Asep menyebut bahwa DLH DKI saat ini sedang berkoordinasi dengan BRIN untuk memperluas pemantauan mikroplastik dalam udara dan air hujan sebagai bagian dari sistem Jakarta Environmental Data Integration (JEDI), platform pemantauan kualitas lingkungan berbasis data. Hasil pengukuran ini diharapkan dapat menjadi dasar kebijakan yang lebih kuat dalam pengendalian polusi plastik di udara.

Penelitian mengenai mikroplastik telah memperkuat bukti bahwa polusi plastik telah mencapai tingkat global, tidak hanya di perairan tapi juga di atmosfer. Studi menunjukkan bahwa mikroplastik dapat tersebar melalui udara dan akhirnya masuk ke dalam sistem ekosistem, termasuk ke dalam tubuh manusia. Hal ini memungkinkan bahaya kesehatan jangka panjang, seperti gangguan metabolism, sistem imun, dan bahkan kanker.

Penggunaan plastik harus diatur lebih ketat, dengan prioritas pada pengembangan bahan alternatif yang ramah lingkungan. Upaya kolaborasi antara pemerintah, akademisi, dan masyarakat juga diperlukan untuk menangani masalah ini secara holistik. Mengurangi penggunaan plastik sekali pakai dan meningkatkan kesadaran akan pentingnya daur ulang dapat menjadi langkah awal yang efektif.

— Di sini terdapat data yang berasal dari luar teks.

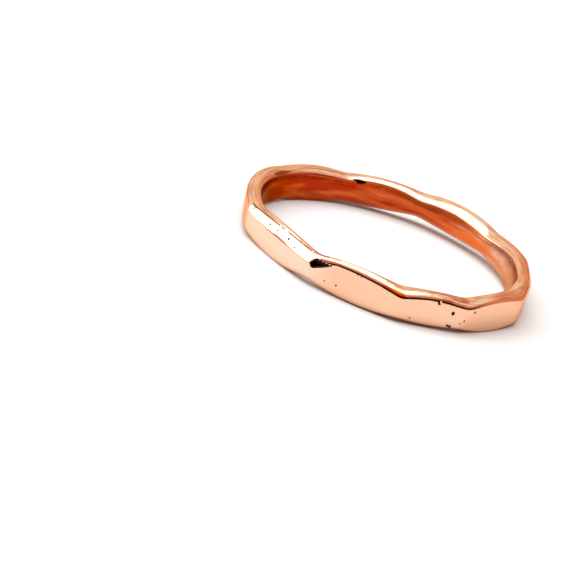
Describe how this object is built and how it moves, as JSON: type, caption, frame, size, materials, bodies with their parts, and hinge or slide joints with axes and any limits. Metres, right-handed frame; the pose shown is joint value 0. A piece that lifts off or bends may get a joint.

Sekarang, setiap tindakan individu untuk mengurangi polusi plastik akan memiliki dampak besar. Mulai dari mengurangi penggunaan plastik, memilah sampah dengan benar, hingga mendukung kebijakan lingkungan yang ada. Jakarta, sebagai kota metropolitan, memiliki peran penting dalam menampilkan komitmen terhadap pengurangan polusi.